• Aug. 27, 2013, 8:58 p.m.

    @nitely has noted that Misago code organisation is undjangoish, which makes getting into it for those working with other Django projects problematic.

    Little bit of history

    Misago was born from "practice project" that I have created when I started learning Django roughly one and half years ago. Back then I had no experience about laying out large projects, which eventually resulted in Misago becoming incomprehensible behemoth of 44 applications.

    In development it is extremely important to be able to move around code quickly and sheer number of tiny interlocking apps made looking up module contents or implementation details chore. This made me come to wrong conclusion that Django philosophy for laying out projects is ultimately flawed and unfit for large projects. This is when I have looked at other "large" Django projects for inspiration for better code layout, ultimately landing with what Misago has now.

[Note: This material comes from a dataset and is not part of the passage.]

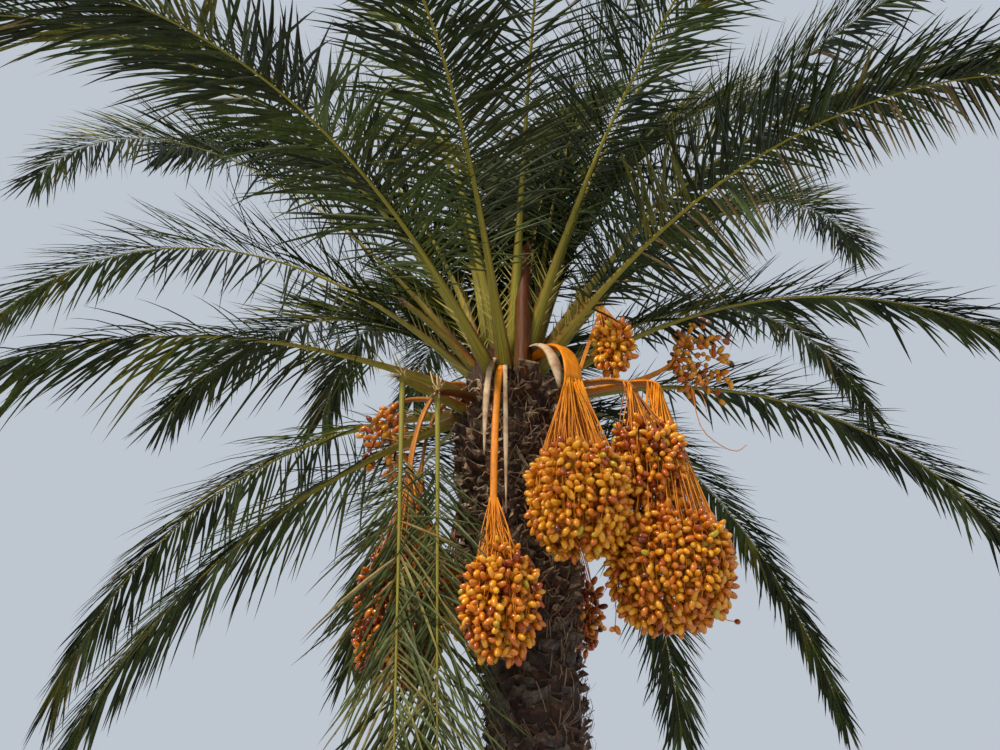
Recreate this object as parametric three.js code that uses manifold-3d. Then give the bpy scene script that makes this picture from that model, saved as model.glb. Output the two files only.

    As time moved I was making more Django software gaining experience and better understanding of how Django Apps should work. I was still unsatisfied with Misago code organization and started to seriously think about better solution.

    Misago Now

    Currently Misago code layout is anything but Django-like. If I was to associate it with any patterns, I would say it looks like it was done in CodeIgniter or some other closely tied framework from old times.

    Views and Forms are either bundled together or laying alone in misago.apps with rest of misago.* namespace being reserved to models, fixtures and other modules that provide features to Misago views or each other. There is simply no clarity here for those coming from other Django projects.

    Say I'm curious where is Board Index view defined. I go into misago directory and there is no obvious place to look further. If misago was project's namespace, I would then search for an app like "home", "index" or "boardindex". If misago was an app namespace, I would look for misago.views module to search in for in. But this is not the case now.

    Rethinking code organization

    Misago is too complex to use "app" approach that is used by, say, AskBot. If we went down that path Misago would ultimately end repeating original problem of being slow to navigate with humongous misago.forms and misago.views namespaces consisting either dozens of filies or few files with thousands lines of code. Both of those approaches are unacceptable for me.

    Only alternative is to take "project" approach with misago namespace reserved for applications and everything not qualifying as app (no models or linked views) going into misago.utils namespace.

    (This post will be edited as I come up with new things to share.)

  • Members 3 posts
    Sept. 1, 2013, 2:46 a.m.

    I support this code refactoring :dragon:
    Still planning to integrate this nice forum with my website.

  • Oct. 15, 2013, 8:08 p.m.

    I think I'm more or less settled on how code in project will be laid out in 0.5 release.

    As proposed before, all one app approach will be dropped for few one-domain oriented apps providing set of functionalities and existing under 'misago' namespace. This approach is already used by Django itself, storing apps under 'django.contrib' namespace.

    So, within Misago there will be 13 namespaces or "apps":

    • misago.acl - ACL talks to Forums and Users, providing both with permissions sets
    • misago.admin - Admin UI stuff (views, helpers, widgets)
    • misago.analytics - Admin Stats generators
    • misago.conf - Misago settings provider/admin
    • misago.forums - Forums
    • misago.forumtypes - Forums types abstraction widgets and forums admin
    • misago.search - Search forum types
    • misago.privatethreads - Private Toreador
    • misago.reports - Content Reports
    • misago.ui - Forum frontend UI stuff (views, helpers, widgets)
    • misago.users - Users (register, activate, signin, bans, profiles, admin, news feeds, etc ect)
    • misago.utils - Utilities & helpers

    There will be also be three extra directories inside this directory:

    • locale - translations
    • static - misago static stuff
    • templates - default templates

    Those three paths will be automatically set in config, so you don't have to set them up yourself. If you want to change misago looks, you'll download archive containing static and templates dirs with new files, put them wherever you want and edit your settings.py to look for assets and templates in those new dirs before ones in 'misago/' directory.

  • Oct. 16, 2013, 8:13 p.m.

    Small change of plans. 0.5 and 0.6 places were changed. 0.5 will be extra moderation tools and 0.6 will code cleanup/refactoring. That way Misago will be feature-complete when final code cleanup happens, and so I will know what usecases new architecture and apis have to cover.